# EXERCISE INPUT
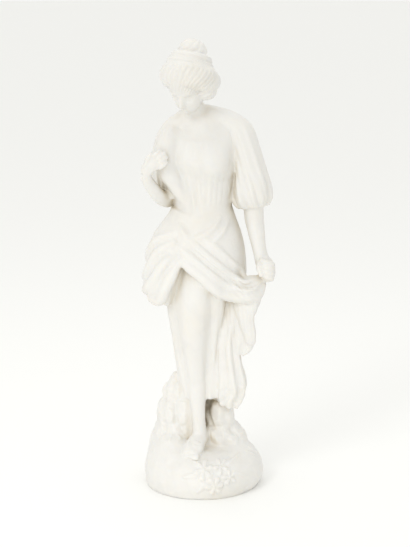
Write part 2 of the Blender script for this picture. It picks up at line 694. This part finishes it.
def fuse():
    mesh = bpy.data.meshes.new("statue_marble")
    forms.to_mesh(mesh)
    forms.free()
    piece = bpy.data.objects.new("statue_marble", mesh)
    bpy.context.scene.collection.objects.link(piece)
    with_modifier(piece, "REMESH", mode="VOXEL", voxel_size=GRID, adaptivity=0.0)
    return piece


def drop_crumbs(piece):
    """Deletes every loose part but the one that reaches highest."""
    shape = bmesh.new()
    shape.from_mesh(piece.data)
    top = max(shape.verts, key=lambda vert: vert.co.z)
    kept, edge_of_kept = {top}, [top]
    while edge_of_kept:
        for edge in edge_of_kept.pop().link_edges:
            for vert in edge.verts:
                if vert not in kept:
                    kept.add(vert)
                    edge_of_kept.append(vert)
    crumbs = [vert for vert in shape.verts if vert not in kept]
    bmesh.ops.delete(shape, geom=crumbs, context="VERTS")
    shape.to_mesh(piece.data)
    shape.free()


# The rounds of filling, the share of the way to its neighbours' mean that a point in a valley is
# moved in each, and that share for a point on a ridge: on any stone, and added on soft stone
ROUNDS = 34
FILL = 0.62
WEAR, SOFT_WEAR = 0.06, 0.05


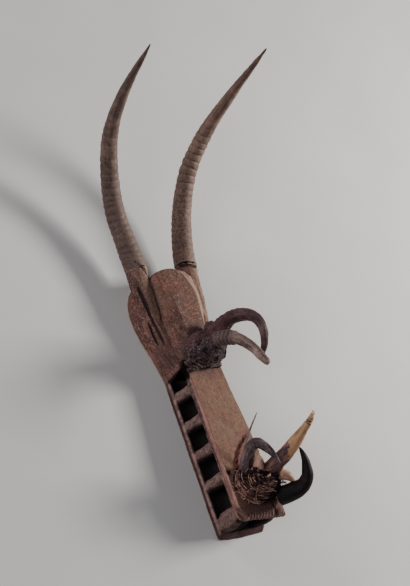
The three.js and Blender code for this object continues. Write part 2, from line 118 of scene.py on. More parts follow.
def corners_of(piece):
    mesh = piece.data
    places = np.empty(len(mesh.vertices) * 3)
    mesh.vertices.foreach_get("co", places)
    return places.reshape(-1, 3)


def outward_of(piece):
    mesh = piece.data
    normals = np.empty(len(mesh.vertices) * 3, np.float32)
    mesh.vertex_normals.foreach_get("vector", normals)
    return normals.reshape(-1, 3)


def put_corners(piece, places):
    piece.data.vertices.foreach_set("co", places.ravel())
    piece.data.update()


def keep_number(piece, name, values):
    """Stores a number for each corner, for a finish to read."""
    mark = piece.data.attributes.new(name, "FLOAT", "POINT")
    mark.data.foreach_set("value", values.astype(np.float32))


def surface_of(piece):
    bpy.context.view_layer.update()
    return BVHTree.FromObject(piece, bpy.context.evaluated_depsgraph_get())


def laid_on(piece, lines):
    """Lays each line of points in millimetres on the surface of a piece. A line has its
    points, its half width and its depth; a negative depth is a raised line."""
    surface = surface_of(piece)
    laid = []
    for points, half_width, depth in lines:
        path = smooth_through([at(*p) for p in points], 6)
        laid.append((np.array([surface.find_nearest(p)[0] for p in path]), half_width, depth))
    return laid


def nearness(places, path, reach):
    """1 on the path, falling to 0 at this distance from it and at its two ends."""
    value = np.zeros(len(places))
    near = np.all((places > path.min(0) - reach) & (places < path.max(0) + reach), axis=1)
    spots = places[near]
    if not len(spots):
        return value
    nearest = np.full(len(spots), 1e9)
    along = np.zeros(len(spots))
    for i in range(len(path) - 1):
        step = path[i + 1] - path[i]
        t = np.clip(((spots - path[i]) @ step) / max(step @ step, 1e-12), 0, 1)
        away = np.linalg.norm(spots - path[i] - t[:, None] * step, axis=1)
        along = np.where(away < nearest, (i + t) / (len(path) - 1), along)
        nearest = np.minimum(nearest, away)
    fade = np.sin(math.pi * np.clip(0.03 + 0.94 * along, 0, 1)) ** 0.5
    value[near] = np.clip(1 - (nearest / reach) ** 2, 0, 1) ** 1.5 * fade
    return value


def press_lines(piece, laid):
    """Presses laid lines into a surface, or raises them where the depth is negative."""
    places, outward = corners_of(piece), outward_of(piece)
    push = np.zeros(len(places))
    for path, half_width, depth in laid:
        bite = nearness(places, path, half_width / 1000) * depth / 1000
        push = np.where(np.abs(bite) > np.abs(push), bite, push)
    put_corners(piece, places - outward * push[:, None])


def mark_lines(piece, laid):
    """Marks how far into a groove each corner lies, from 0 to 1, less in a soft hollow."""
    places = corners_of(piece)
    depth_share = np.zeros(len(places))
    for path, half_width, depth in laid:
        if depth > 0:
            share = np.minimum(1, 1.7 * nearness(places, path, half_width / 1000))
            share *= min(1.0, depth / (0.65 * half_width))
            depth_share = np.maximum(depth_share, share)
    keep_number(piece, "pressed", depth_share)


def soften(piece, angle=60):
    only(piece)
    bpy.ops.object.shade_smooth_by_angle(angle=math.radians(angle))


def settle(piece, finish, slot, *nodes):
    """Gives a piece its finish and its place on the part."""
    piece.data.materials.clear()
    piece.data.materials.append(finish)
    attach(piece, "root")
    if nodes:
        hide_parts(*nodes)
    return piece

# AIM
Return nothing but the lines from the first line of the listing through the line with "piece.data.update()", please, keeping every one of them unchanged.

# EXERCISE OUTPUT
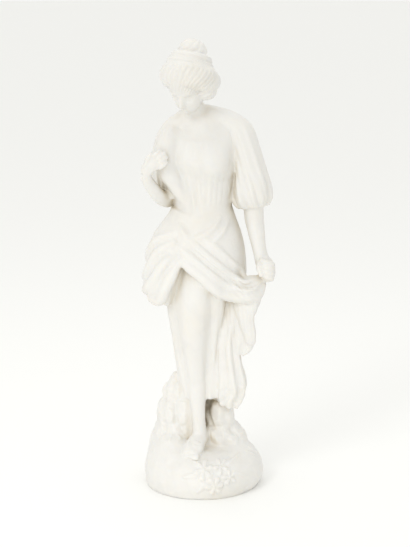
Write part 2 of the Blender script for this picture. It picks up at line 694. This part finishes it.
def fuse():
    mesh = bpy.data.meshes.new("statue_marble")
    forms.to_mesh(mesh)
    forms.free()
    piece = bpy.data.objects.new("statue_marble", mesh)
    bpy.context.scene.collection.objects.link(piece)
    with_modifier(piece, "REMESH", mode="VOXEL", voxel_size=GRID, adaptivity=0.0)
    return piece


def drop_crumbs(piece):
    """Deletes every loose part but the one that reaches highest."""
    shape = bmesh.new()
    shape.from_mesh(piece.data)
    top = max(shape.verts, key=lambda vert: vert.co.z)
    kept, edge_of_kept = {top}, [top]
    while edge_of_kept:
        for edge in edge_of_kept.pop().link_edges:
            for vert in edge.verts:
                if vert not in kept:
                    kept.add(vert)
                    edge_of_kept.append(vert)
    crumbs = [vert for vert in shape.verts if vert not in kept]
    bmesh.ops.delete(shape, geom=crumbs, context="VERTS")
    shape.to_mesh(piece.data)
    shape.free()


# The rounds of filling, the share of the way to its neighbours' mean that a point in a valley is
# moved in each, and that share for a point on a ridge: on any stone, and added on soft stone
ROUNDS = 34
FILL = 0.62
WEAR, SOFT_WEAR = 0.06, 0.05


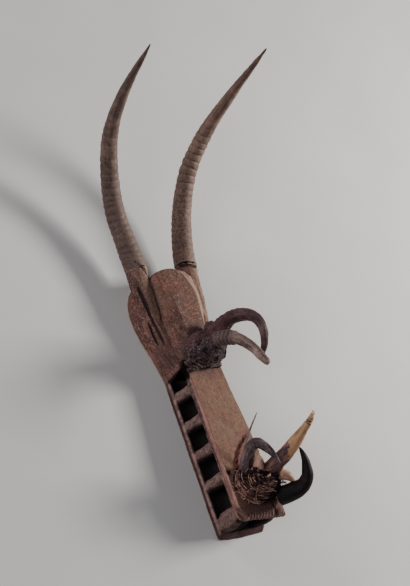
The three.js and Blender code for this object continues. Write part 2, from line 118 of scene.py on. More parts follow.
def corners_of(piece):
    mesh = piece.data
    places = np.empty(len(mesh.vertices) * 3)
    mesh.vertices.foreach_get("co", places)
    return places.reshape(-1, 3)


def outward_of(piece):
    mesh = piece.data
    normals = np.empty(len(mesh.vertices) * 3, np.float32)
    mesh.vertex_normals.foreach_get("vector", normals)
    return normals.reshape(-1, 3)


def put_corners(piece, places):
    piece.data.vertices.foreach_set("co", places.ravel())
    piece.data.update()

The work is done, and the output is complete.